Ma anche il regime militare di Damiba ha deluso. Negli otto mesi trascorsi dal golpe i gruppi armati affiliati ad al Qaeda e all’Isis hanno esteso e intensificato le loro azioni. Ormai il governo controlla soltanto il 60% del territorio nazionale. La giunta militare inoltre non ha provato anche solo a immaginare interventi per ridurre la disoccupazione – quattro persone su dieci sono sotto la soglia di povertà, il prodotto interno lordo pro capite è di 857 dollari all’anno – e piani di sviluppo del sistema scolastico e di quello sanitario. Così il 1° ottobre i burkinabé sono tornati per strada, sventolando bandiere e scandendo slogan per festeggiare il nuovo colpo di stato. Alcuni manifestanti hanno cercato di attaccare sedi delle rappresentanze francesi quando si è sparsa la voce peraltro non confermata che Damiba si era rifugiato in una base militare francese della capitale. Si sono anche visti dei manifestanti che portavano bandiere russe e intonavano slogan pro-Russia. e il capo dei mercenari russi del gruppo Wagner, Yevgeny Prigozhin, ha accolto con favore il golpe.
«So che la Francia non può interferire direttamente nei nostri affari», ha dichiarato Traoré secondo cui in effetti Parigi stava dalla parte del colonnello Damiba. «Il nostro partner è l’America, ma possiamo anche avere la Russia come partner», ha inoltre detto riferendosi alla necessità di disporre di aiuti esterni per combattere i gruppi jihadisti. Le sue parole sono state interpretate nel senso che la nuova giunta militare potrebbe forse seguire l’esempio del vicino Mali che, dopo la decisione della Francia e dell’Unione Europea di ritirare dal paese le truppe che per dieci anni avevano affiancato quelle maliane nella lotta al terrorismo islamico, è ricorso ai mercenari del gruppo Wagner. Poche ore dopo che il presidente Damiba aveva accettato di cedere il potere e lasciare il paese alla volta del Togo, il capo dei mercenari russi del gruppo Wagner, Yevgeny Prigozhin, ha dato il benvenuto ai golpisti.

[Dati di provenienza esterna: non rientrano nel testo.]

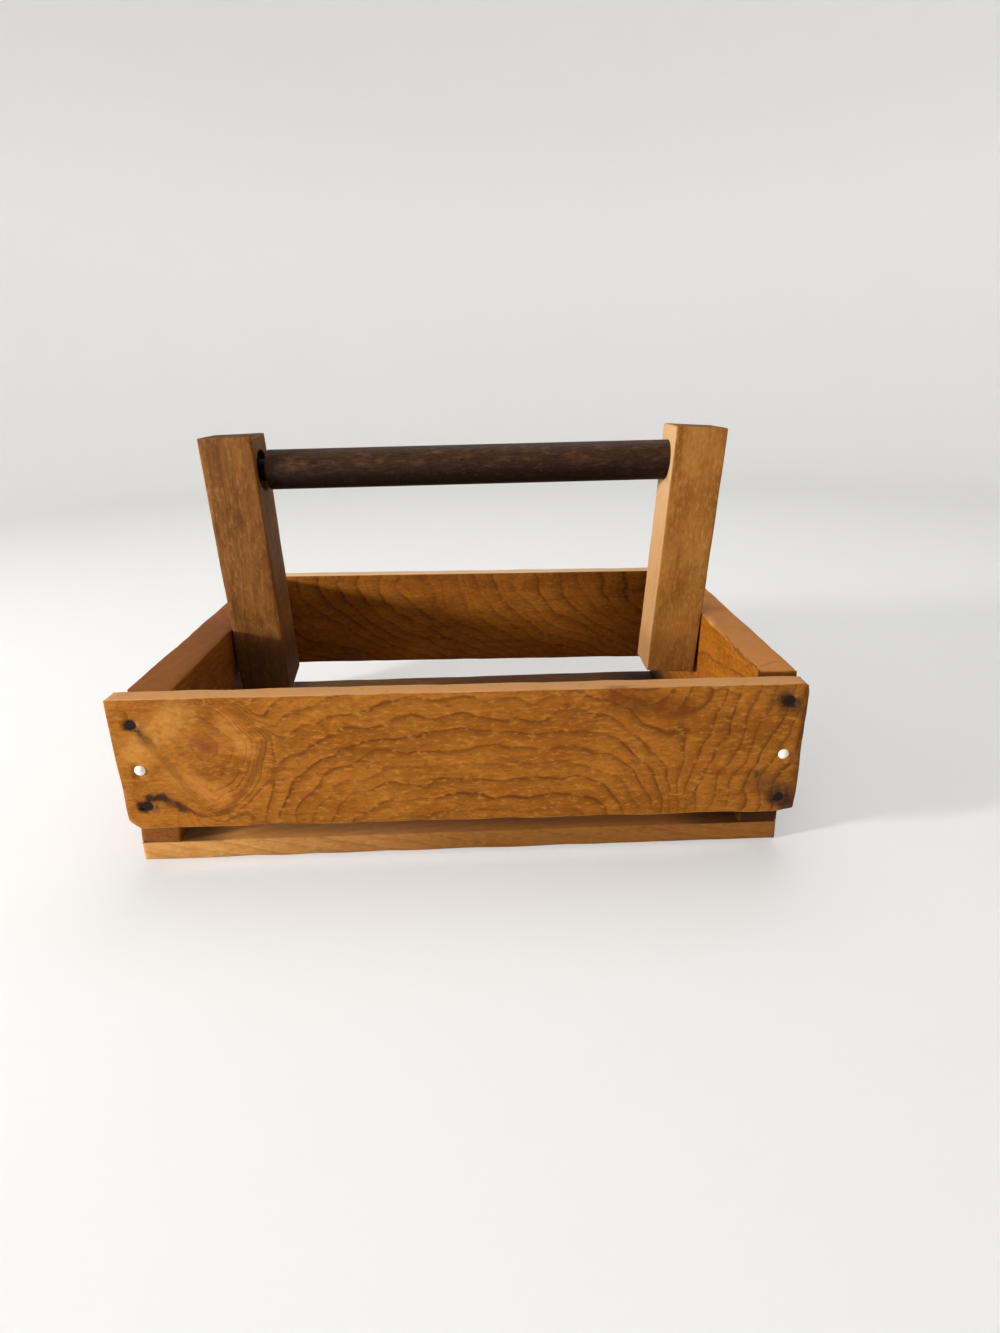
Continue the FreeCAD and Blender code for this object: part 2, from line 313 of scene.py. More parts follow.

Anche in Mali i militari sono al potere e ci sono stati due colpi di Stato in meno di un anno: nell’agosto del 2020 e nel maggio del 2021. Il governo maliano aveva accusato la Francia e gli altri paesi europei di non essere stati capaci di sconfiggere il jihad. Non ci stanno riuscendo però nemmeno i mercenari russi e, anzi, anche in Mali la situazione si è ulteriormente aggravata dopo la partenza dei soldati europei. Tuttavia il Burkina Faso resta il Paese del cosiddetto “triangolo del jihad” (Burkina Faso, Niger, Mali) ormai più esposto alla violenza jihadista, a causa principalmente della debole risposta dell’esercito governativo, diviso in fazioni antagoniste e privato del reparto di elite, presidenziale, formato da militari ben addestrati, equipaggiati e rimunerati, che è stato smantellato nel 2015, anno del colpo di Stato che ha deposto il presidente Blaise Compaoré mettendo fine a un regime durato 27 anni, autoritario e corrotto, ma senz’altro più capace di controllo del territorio nazionale. È da allora che i gruppi armati jihadisti hanno incominciato a operare con crescente violenza nel Paese.
Quello del 30 settembre è il nono colpo di Stato, più uno fallito, da quando il Paese è diventato indipendente dalla Francia nel 1960. Sono tanti, ma altri stati ne hanno subiti ancora di più. In Sudan ce ne sono stati ben 17, in Burundi 11, in Sierra Leone e Ghana 10, nelle Isole Comore e in Guinea Bissau nove. In Africa sono stati fatti più colpi di stato che in qualsiasi altro continente. Tra quelli di successo e quelli falliti, se ne contano più di 200 dagli anni 50 del secolo scorso a oggi.